If you consider the entire month of November the holiday season, then (as a customer) I’ve had three instances of omnichannel fails this holiday season. And all three fails were at the brick and mortar level.
Here’s the quick rundown:
The outdoor trail shoe I wanted was in-stock in store, and I decided I’d rather go to the store on a Sunday morning rather than buy online, pick-up in store. The price on Walmart.com was $22, the price on the shelf (and as I scanned at a price check kiosk) was $29.78.
I asked the cashier if they honor the Walmart.com price and was told, flat out, no, because Walmart.com is different from Walmart.
So I went to the customer service desk and received a half-hearted apology and a “we just started the price-match policy on Friday and I guess no one told [the cashier].”
Multichannel Merchant needed a new webcam and we needed it ASAP. My confirmation email stated I’d receive another email to confirm pickup within 45 minutes. An hour and a half later, I still had no pickup instructions, and I had a ton of errands to run.
So when I got to the store an hour after that, I walked into a chaos. The customer service/in-store pickup line was about 10 customers deep, and the store appeared to be understaffed. I found the camera in the store and went to the register. The one register that was open, out of 13 in the store.
And the kid at Register 1 was actually ringing out people simultaneously on two registers, something I’d never seen before.
A few hours later, I received an email that the item I’d ordered to pick up in store was out of stock. I highly doubt that in the hour after I left and before the store closed, someone came and bought the other three webcams that were on the rack.
You can read more about this incident here. I went back to the store to have the security tag removed and was told, “Sometimes we forget, I’ll remove this for you.”
So why is it that omnichannel fail at the brick and mortar level? Because omnichannel is more than just systems and technology: It also incorporates the human element. Customer service at the store level is an important part of the omnichannel experience that cannot and should not be overlooked.
Who is passing brand messages down to store-level employees? In my Walmart example, there’s a good chance the cashier was off Friday (the day Walmart announced its price-matching strategy) and Saturday, punched in and received no communication from a store supervisor.

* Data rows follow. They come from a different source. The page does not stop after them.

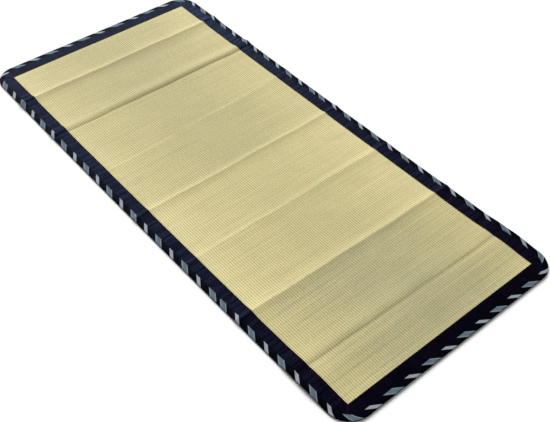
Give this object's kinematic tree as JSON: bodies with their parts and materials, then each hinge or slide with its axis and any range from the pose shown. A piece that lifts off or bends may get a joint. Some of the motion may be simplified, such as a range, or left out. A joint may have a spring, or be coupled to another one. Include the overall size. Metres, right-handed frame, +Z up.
{
  "type": "rush sleeping mat",
  "caption": "Woven rush sleeping mat with rounded corners and a dark folded cloth border, opened out flat on a floor with its storage creases showing.",
  "frame": {"origin": "on the floor under the mat, below the middle of its outline", "axes": "+X across the mat, +Y along it towards the end that lies far from the viewer in the picture, +Z up"},
  "size_m": [0.9057, 1.958, 0.0139],
  "materials": {
    "rush": "dried rushes woven over cords in ribs that run along the mat, pale straw with a soft sheen and fine cross-wise streaks",
    "border_cloth": "dark navy woven cloth, matt, with a row of slanted pale and blue-grey dashes along its outer edge"
  },
  "bodies": {
    "root": {"rush_panel": "rush", "border_near": "border_cloth", "border_far": "border_cloth"}
  },
  "joints": []
}
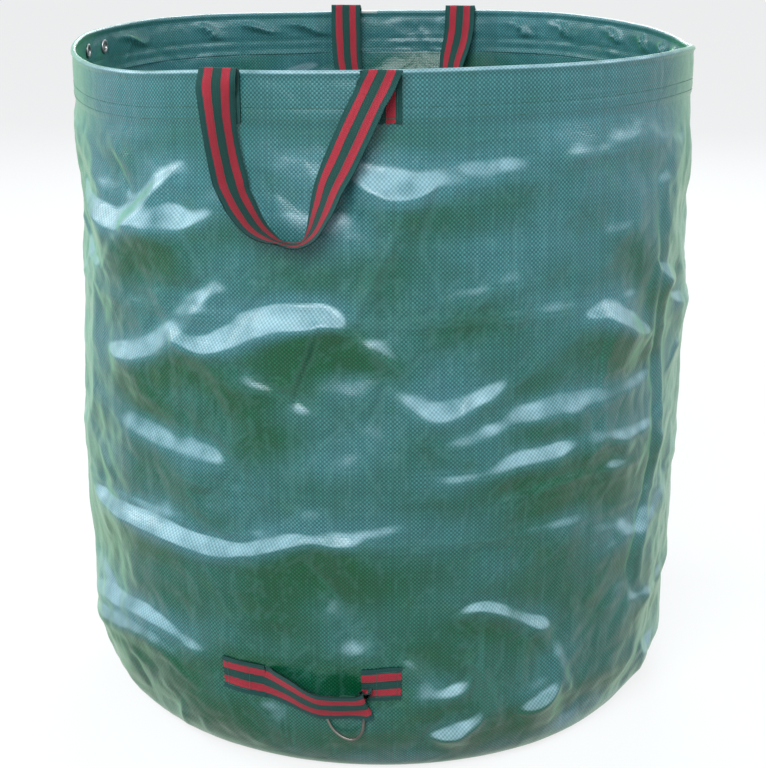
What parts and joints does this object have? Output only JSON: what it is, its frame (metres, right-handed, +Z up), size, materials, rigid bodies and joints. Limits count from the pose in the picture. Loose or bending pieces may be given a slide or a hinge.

This employee was a cashier, who was counting her drawer and starting her shift as I’d approached her with the question. Why didn’t the cash office supervisor inform the cashier? Could she have been given a memo along with her cash drawer? Was there a store rally to communicate the policy change?
Even if my Best Buy example was fueled in part by ecommerce systems issues, the store was horribly understaffed. It seems that retailers would rather understaff their stores, in an effort to keep costs down, and alienate unhappy customers rather than overstaff at peak times and provide solid customer service.
Cyber Monday may be an ecommerce-driven holiday. But when you are an ecommerce giant like Best Buy, and you are a pioneer in in-store pickup, you need to allocate more in-store man hours on those peak days.